The 24-page report, called “Derailing Brightline – The Cost of Taxpayer-Funded Lawsuits,” says because of Florida’s fast-growing population and pressured transportation system “there is strong public support for improved intercity passenger rail service as a way to reduce highway congestion and provide travelers with an additional means of transportation.”

“Millions of taxpayer dollars have been spent to stop this privately-funded activity which is in the best interest of the state,” TaxWatch President Dominic Calabro said in the report’s cover letter. “These taxpayer-funded legal actions call into question the wisdom of trying to stop Brightline, instead of working with All Aboard Florida to identify and mitigate the local governments’ concerns.”
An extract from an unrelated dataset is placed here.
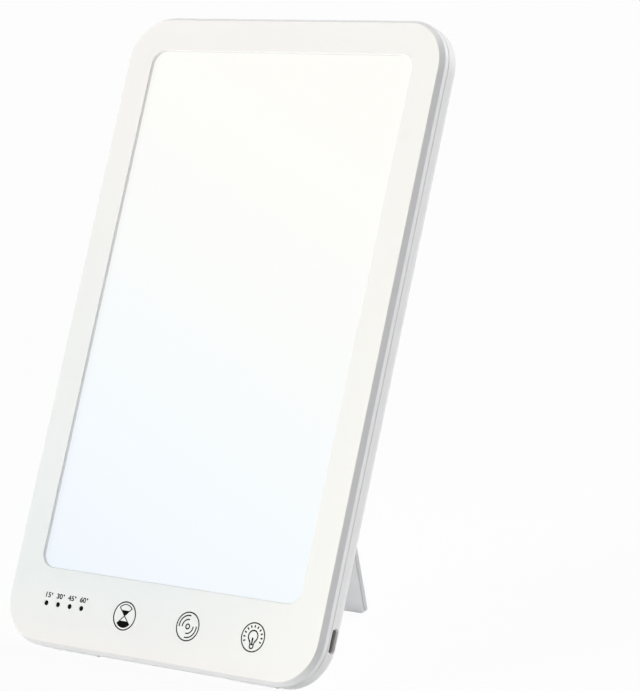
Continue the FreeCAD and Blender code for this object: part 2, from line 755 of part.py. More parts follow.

When the 235-mile project is completed, the TaxWatch report said, it will have a direct total economic impact of $915.6 million. In a footnote, the report cited a 2014 study by the Washington Economics Group Inc., a study that was commissioned by All Aboard Florida.

The counties, in an area of the state known as the Treasure Coast, have spent $6.8 million to “derail Brightline,” the report says.

Although Martin and Indian River counties are contesting the adverse impacts of the project on their environment, neighborhoods, and other important resources, the report said another reason the counties object to the project is that “Brightline will speed through the Treasure Coast region with no planned stops.”

“This is not about a stop. This needs to be very clear,” said Indian River County Attorney Reingold. “This is a project that is inherently dangerous and should not be in the place it is going to be at the speeds proposed.”

Officials in both counties have said the high-speed train will cut through heavily populated areas with numerous street-level train crossings where they believe more safety improvements are needed than those planned by All Aboard Florida.

Miami-Dade County Mayor Carlos Gimenez has also asked the Florida Department of Transportation to evaluate safety measures at AAF’s railway crossings, according to the Miami Herald.